In 1919, brothers William Howard and Joseph Hampton Flowers opened Flowers Baking Company in Thomasville, Georgia. They made their first acquisition, of Tally Maid bakery, in 1937, and in 1942, became the sixth bakery in the U.S. to franchise Quality Bakers of America’s Sunbeam brand and Little Miss Sunbeam for its white bread.

After acquiring bakeries in Florida, Alabama, and Georgia in the mid-to-late 1960s, the company in 1968 made an initial public offering, changed its name to Flowers Industries and began trading over-the-counter. Less than a year later, Flowers was listed on the American Stock Exchange. In 1982, the company listed on the New York Stock Exchange under the ticker symbol FLO, and the following year was listed for the first time on the Fortune 500 list of the largest U.S. Industrial corporations, at number 470.

Acquisitions
As Flowers Foods, the company has continued acquiring bakeries and other food companies, while it has sold others.
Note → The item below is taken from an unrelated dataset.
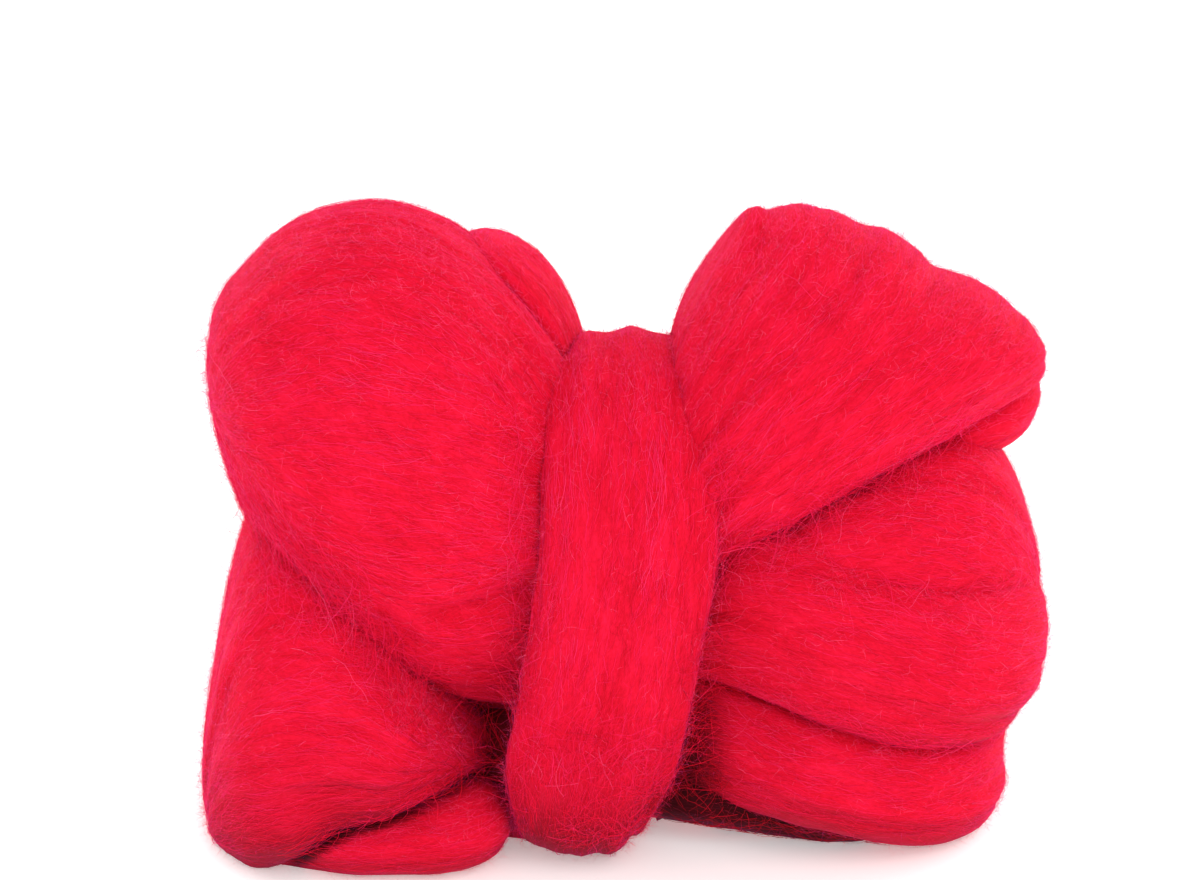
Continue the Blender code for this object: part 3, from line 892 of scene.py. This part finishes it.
def shares(sheet):
    """How many of the fibres each point of the sheet gets."""
    share = sheet.area * (sheet.depth < BURIED) * ~sheet.below
    share = share * lerp(1.0, FRONT_COAT, fades(sheet.normal[..., 1], *COAT_SLOPE))
    share[[0, -1]] *= 0.5        # every point of these rows is there twice
    if sheet.name in GLOOM:
        share *= GLOOM_COAT
    return share * np.where(sheet.normal[..., 2] < UNDERSIDE, FLOOR_COAT, 1.0)


def coat(sheet, rng, share, count, look):
    """Centre lines, half widths and strips of fibres that lie on the sheet."""
    pick = rng.choice(share.size, count, p=share.ravel() / share.sum())
    row0, column0 = sheet.wrapped(
        pick // sheet.columns + rng.uniform(-0.5, 0.5, count),
        pick % sheet.columns + rng.uniform(-0.5, 0.5, count))
    half = look.points // 2
    step = rng.uniform(*look.length, count) / (look.points - 1)
    number = np.arange(look.points - 1) - half + 0.5
    turns = (look.stray * rng.standard_normal((count, 1))
             + look.curl * rng.standard_normal((count, 1)) * number / half
             + look.kink * rng.standard_normal((count, look.points - 1)))
    back = sheet.walk(row0, column0, turns[:, half - 1::-1], step, -1.0)
    ahead = sheet.walk(row0, column0, turns[:, half:], step, 1.0)
    row, column = (
        np.concatenate((before[:, :0:-1], after), axis=1) for before, after in zip(back, ahead))
    normal = unit(sheet.at(sheet.normal, row, column))
    lift = lerp(*look.lift, rng.random((count, 1)) ** look.lift_power)
    along = np.linspace(-1.0, 1.0, look.points)
    lean = np.sign(rng.uniform(-1.0, 1.0, (count, 1)))
    ends = lerp(along ** 2, 0.5 * (1.0 + lean * along) ** 2, look.one_ended)
    end_lift = rng.uniform(*look.end_lift, (count, 1)) * ends
    jitter = look.jitter * rng.standard_normal((count, look.points))
    rise = np.maximum(lift + end_lift + jitter, DEEPEST)
    centre = sheet.at(sheet.grid, row, column) + rise[..., None] * normal
    tangent = unit(np.gradient(centre, axis=1))
    sideways = unit(np.cross(tangent, normal))
    upright = np.cross(sideways, tangent)
    roll = look.roll * rng.uniform(-1.0, 1.0, (count, 1, 1))
    width = rng.uniform(*look.width, (count, 1, 1))
    taper = np.ones((look.points, 1))
    taper[[0, -1]] = FIBRE_TIP
    flat = (np.cos(roll) * sideways + np.sin(roll) * upright) * (0.5 * width * taper)
    # painted shade: the light at the fibre's start darkens its tone
    sky, streak = (sheet.at(grid, row0, column0) for grid in (sheet.sky, sheet.streak))
    return centre, flat, strips(rng, sky, streak, look)


def strips(rng, sky, streak, look):
    """Strip numbers: mostly middling, a few pale, and darker as painted shade where little light
    gets in.
    """
    tone = rng.normal(TONE_MIDDLE, TONE_SCATTER, len(sky))
    tone = np.clip(tone + STREAK_TONE * (streak + look.shift), *TONE_RANGE)
    tone = np.where(rng.random(len(sky)) < look.pale, rng.uniform(*PALE_RANGE, len(sky)), tone)
    return to_strip(tone * fades(sky, FULL_SKY, NO_SKY))


def make_coats(sheets, material):
    rng = np.random.default_rng(COAT_SEED)
    base = [shares(sheet) for sheet in sheets]
    total = sum(share.sum() for share in base)
    for sheet, share in zip(sheets, base):
        part = share.sum() / total
        loose = share
        if sheet.name == "wrap":
            loose = share * lerp(1.0, FOOT_FRIZZ, fades(sheet.grid[..., 2], *FOOT_HEIGHTS))
        rim = loose * lerp(1.0, RIM_FUZZ, 1.0 - np.abs(sheet.normal[..., 1]))
        for kind, where, fibres, look in (
                ("fibres_", share, BASE_FIBRES, BASE),
                ("frizz_", loose, FRIZZ_FIBRES, FRIZZ),
                ("fuzz_", rim, FUZZ_FIBRES, FUZZ)):
            ribbons = coat(sheet, rng, where, int(fibres * part), look)
            ribbon_piece(kind + sheet.name, *ribbons, material)


# -------------------- loose hairs
def laid(tree, line, lift, bridge):
    """A line of x and z as points on the front of the wool; bridge is how straight it goes."""
    y = np.full(len(line), np.nan)
    for k, (x, z) in enumerate(line):
        hit = tree.ray_cast(Vector((x, FAR_IN_FRONT, z)), Vector((0.0, 1.0, 0.0)))[0]
        if hit is not None:
            y[k] = hit.y
    known = np.flatnonzero(~np.isnan(y))
    if len(known) < 2:
        return None
    number = np.arange(len(line))
    y = np.interp(number, known, y[known])
    chord = lerp(y[0], y[-1], number / (len(line) - 1.0))
    y = np.minimum(y, lerp(y, chord, bridge)) - lift
    return np.stack((line[:, 0], y, line[:, 1]), axis=-1)


def veil_line(rng, veil):
    """The x and z of a loose fibre, somewhere in the veil."""
    share, aside = rng.random(), rng.normal(0.0, 0.5 * veil.spread)
    run = np.array((veil.x1 - veil.x0, veil.z1 - veil.z0))
    over = np.array((-run[1], run[0])) / np.linalg.norm(run)
    middle = np.array((veil.x0, veil.z0)) + share * run + aside * over
    heading = math.radians(veil.heading + rng.normal(0.0, veil.scatter))
    count = VEIL_POINTS - 1
    step = rng.uniform(*VEIL_LENGTH) * veil.length / count
    turns = heading + np.cumsum(rng.normal(0.0, VEIL_KINK, count) + rng.normal(0.0, VEIL_BEND))
    steps = step * np.stack((np.cos(turns), np.sin(turns)), axis=-1)
    line = np.concatenate((np.zeros((1, 2)), np.cumsum(steps, axis=0)))
    return line + (middle - line.mean(axis=0))


def make_veils(sheets, material):
    """Loose fibres that cross the creases, and the single hairs that catch the eye."""
    rng = np.random.default_rng(VEIL_SEED)
    tree = search_tree(sheets, 1)
    centres, tone = [], []
    for veil in VEILS:
        for _ in range(veil.count):
            line = veil_line(rng, veil)
            centre = laid(tree, line, rng.uniform(*VEIL_LIFT), rng.uniform(*VEIL_BRIDGE))
            if centre is not None and centre[:, 2].min() > LOWEST_VEIL:
                centres.append(centre)
                tone.append(np.clip(rng.normal(veil.tone, VEIL_TONE_SCATTER), *VEIL_TONES))
    for hair in HAIRS:
        path = np.array(hair.path, float)
        at = np.linspace(0.0, len(path) - 1.0, VEIL_POINTS)
        line = np.stack([np.interp(at, np.arange(len(path)), path[:, k]) for k in (0, 1)], axis=-1)
        centres.append(laid(tree, line, hair.lift, 1.0))
        tone.append(hair.tone)
    centre = np.stack(centres)
    tangent = unit(np.gradient(centre, axis=1))
    roll = rng.uniform(-1.0, 1.0, (len(centre), 1, 1))
    across = unit(np.cross(tangent, np.array((0.0, -1.0, 0.0))))
    flat = unit(across + roll * np.cross(across, tangent))
    width = rng.uniform(*VEIL_WIDTH, (len(centre), 1, 1))
    ribbon_piece("loose_hairs", centre, flat * 0.5 * width, to_strip(np.array(tone)), material)


# -------------------- the studio
def add_lamp(lamp):
    data = bpy.data.lights.new(lamp.name, "AREA")
    data.shape = "SQUARE"
    data.size = lamp.size
    data.energy = lamp.power
    light = bpy.data.objects.new(lamp.name, data)
    aim = Vector(lamp.target) - Vector(lamp.place)
    light.location = lamp.place
    light.rotation_euler = aim.to_track_quat("-Z", "Y").to_euler()
    bpy.context.collection.objects.link(light)


def add_camera():
    """A camera straight in front of the hank, looking down on it a little."""
    camera = bpy.data.cameras.new("camera")
    camera.lens, camera.sensor_width = CAMERA_LENS, CAMERA_SENSOR
    camera.clip_start = NEAREST_VISIBLE
    eye = bpy.data.objects.new("camera", camera)
    elevation = math.radians(CAMERA_ELEVATION)
    look = Vector((0.0, math.cos(elevation), -math.sin(elevation)))
    eye.location = Vector(CAMERA_AIM) - CAMERA_DISTANCE * look
    eye.rotation_euler = look.to_track_quat("-Z", "Y").to_euler()
    bpy.context.collection.objects.link(eye)
    bpy.context.scene.camera = eye


def make_studio():
    world = bpy.data.worlds.new("studio")
    world.use_nodes = True
    background = world.node_tree.nodes["Background"]
    background.inputs["Color"].default_value = WHITE
    background.inputs["Strength"].default_value = WORLD_LIGHT
    bpy.context.scene.world = world
    for lamp in LAMPS:
        add_lamp(lamp)
    bpy.ops.mesh.primitive_plane_add(size=FLOOR_SIZE, location=FLOOR_MIDDLE)
    floor = bpy.context.object
    floor.name = "floor"
    floor.data.materials.append(floor_material())
    add_camera()
    bpy.context.scene.view_settings.view_transform = "Standard"


make_studio()
all_sheets = make_sheets()
wool_skin, wool_fibre = skin_material(), fibre_material()
cover(all_sheets)
open_sky(all_sheets)
for each in all_sheets:
    skin_piece(each, wool_skin)
make_coats(all_sheets, wool_fibre)
make_veils(all_sheets, wool_fibre)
In 1996, Flowers acquired both the Keebler Company and Mrs. Smith's Pies. In 2001, Flowers sold its investment in Keebler to the Kellogg Company; its remaining business units, Flowers Bakeries and Mrs. Smith's Bakeries, were then spun off into a new company called Flowers Foods. In 2002 Flowers Foods restructured into 3 divisions: Flowers Bakeries, Flowers Snack, and Mrs. Smith’s Bakeries.

In late 2002, Flowers purchased Ideal Baking Company, and bought Bishop Baking Company from Kellogg Company, giving the company a presence in north Arkansas, southern Missouri, and parts of Tennessee including Memphis.
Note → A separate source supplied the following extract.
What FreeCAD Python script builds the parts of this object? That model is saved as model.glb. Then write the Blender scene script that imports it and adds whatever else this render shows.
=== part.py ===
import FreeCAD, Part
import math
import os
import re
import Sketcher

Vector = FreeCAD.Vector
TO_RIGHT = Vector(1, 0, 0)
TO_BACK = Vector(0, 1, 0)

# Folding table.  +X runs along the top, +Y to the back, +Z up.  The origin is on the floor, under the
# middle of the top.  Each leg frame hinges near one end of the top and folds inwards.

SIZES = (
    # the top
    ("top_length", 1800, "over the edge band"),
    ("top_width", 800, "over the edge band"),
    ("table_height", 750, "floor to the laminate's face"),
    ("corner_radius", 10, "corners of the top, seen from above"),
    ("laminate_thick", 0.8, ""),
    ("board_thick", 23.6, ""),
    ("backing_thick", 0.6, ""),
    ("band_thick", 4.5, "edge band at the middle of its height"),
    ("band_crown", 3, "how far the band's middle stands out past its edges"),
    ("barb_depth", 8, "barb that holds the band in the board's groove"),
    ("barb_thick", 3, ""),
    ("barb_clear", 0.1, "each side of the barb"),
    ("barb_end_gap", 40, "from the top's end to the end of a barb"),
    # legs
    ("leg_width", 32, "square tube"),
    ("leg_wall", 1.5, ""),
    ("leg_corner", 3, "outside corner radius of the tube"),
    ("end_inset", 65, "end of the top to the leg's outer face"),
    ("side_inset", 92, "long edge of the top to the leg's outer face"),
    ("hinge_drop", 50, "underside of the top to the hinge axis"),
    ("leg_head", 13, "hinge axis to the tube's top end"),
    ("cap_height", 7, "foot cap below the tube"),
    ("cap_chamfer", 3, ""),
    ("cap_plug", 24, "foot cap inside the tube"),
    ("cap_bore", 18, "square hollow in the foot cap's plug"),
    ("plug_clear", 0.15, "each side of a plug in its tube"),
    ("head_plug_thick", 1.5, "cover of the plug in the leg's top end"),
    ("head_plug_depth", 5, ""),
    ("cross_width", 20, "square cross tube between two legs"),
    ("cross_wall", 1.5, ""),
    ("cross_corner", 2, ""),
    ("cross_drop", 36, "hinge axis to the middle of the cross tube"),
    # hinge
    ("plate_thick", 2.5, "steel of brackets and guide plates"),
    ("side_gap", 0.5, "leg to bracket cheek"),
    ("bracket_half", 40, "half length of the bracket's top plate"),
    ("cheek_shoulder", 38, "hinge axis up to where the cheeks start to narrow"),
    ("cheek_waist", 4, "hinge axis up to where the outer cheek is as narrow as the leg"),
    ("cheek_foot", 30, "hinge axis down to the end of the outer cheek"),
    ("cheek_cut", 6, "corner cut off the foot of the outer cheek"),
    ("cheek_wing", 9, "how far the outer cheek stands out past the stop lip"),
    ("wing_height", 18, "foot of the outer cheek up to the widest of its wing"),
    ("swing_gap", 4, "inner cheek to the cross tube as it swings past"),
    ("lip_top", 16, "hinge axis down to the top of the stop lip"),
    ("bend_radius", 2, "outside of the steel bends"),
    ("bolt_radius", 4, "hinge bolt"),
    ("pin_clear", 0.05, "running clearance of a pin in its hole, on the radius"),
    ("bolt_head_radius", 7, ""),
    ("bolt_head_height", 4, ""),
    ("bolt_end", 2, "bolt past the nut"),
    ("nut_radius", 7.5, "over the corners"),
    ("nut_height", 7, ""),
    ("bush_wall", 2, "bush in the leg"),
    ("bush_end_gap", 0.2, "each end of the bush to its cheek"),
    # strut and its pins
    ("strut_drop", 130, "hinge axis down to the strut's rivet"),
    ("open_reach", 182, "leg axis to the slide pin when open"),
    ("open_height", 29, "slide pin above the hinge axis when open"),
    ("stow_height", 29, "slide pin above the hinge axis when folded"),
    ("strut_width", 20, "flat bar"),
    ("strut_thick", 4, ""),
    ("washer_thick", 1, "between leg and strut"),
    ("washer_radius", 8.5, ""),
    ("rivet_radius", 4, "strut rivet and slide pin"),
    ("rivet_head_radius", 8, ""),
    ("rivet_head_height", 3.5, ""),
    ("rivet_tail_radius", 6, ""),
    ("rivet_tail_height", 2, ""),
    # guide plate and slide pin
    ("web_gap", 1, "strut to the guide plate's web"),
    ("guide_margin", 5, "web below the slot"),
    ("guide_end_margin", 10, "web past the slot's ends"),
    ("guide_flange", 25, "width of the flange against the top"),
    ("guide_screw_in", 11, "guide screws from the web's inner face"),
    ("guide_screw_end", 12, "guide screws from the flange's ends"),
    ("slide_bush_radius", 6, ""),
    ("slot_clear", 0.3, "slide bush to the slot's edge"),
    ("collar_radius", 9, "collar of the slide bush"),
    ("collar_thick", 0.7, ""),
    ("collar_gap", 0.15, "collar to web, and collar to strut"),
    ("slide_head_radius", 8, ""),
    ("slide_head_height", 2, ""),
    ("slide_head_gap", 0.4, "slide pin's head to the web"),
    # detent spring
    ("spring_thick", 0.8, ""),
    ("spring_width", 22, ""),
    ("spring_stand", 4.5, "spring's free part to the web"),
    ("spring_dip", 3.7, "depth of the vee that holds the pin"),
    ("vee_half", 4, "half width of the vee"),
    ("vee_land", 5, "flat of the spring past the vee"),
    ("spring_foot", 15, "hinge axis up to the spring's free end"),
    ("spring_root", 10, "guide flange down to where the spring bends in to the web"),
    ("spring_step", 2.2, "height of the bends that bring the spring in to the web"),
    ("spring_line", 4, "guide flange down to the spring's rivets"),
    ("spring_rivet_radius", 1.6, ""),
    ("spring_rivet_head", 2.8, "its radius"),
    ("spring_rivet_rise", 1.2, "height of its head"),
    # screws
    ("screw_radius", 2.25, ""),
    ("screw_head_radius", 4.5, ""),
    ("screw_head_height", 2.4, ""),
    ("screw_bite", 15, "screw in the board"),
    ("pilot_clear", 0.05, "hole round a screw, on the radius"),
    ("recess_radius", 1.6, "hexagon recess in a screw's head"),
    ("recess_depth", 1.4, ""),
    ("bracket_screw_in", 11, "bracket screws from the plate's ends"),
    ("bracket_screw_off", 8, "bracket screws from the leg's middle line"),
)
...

The 3-division era did not last long. In 2003, Flowers sold its Mrs. Smith's frozen dessert business to the Schwan Food Company. Flowers renamed the  Flowers Snack division, yielding 2 divisions: Flowers Bakeries and Flowers Specialty.

Royal Cake Company was purchased in September 2005, and Flowers continued to operate the bakery in Winston-Salem, North Carolina. In February 2006, Flowers acquired Derst Baking Co. of Savannah, Georgia, though it continued to operate under its name as part of Flowers Foods Bakeries Group.

In 2008, Flowers acquired both ButterKrust Bakery in Lakeland, Florida, and Holsum Bakery in Phoenix. The following year, the company purchased Leo's Foods, which makes tortillas.

Acquisitions continued in the second decade of the 21st century. Philadelphia-based snack cake baker Tastykake was acquired in 2011, expanding the company's markets into the mid-Atlantic region, and in 2012 it purchased Lepage Bakeries in Maine and acquired assets and licenses from Bimbo Bakeries for Sara Lee and Earthgrains brands in California and Oklahoma City. The company purchased most of the bread brands of Hostess Brands, including Wonder Bread, plus 20 closed Hostess bakeries, in 2013.

Three further bread acquisitions were made In 2015. Flowers Foods purchased Dave's Killer Bread of Milwaukie, Oregon, for $275 million in cash; bought Alpine Valley Bread Co., an organic bakery in Mesa, Arizona; and purchased the North American rights to the Roman Meal trademark for bread, buns, and rolls.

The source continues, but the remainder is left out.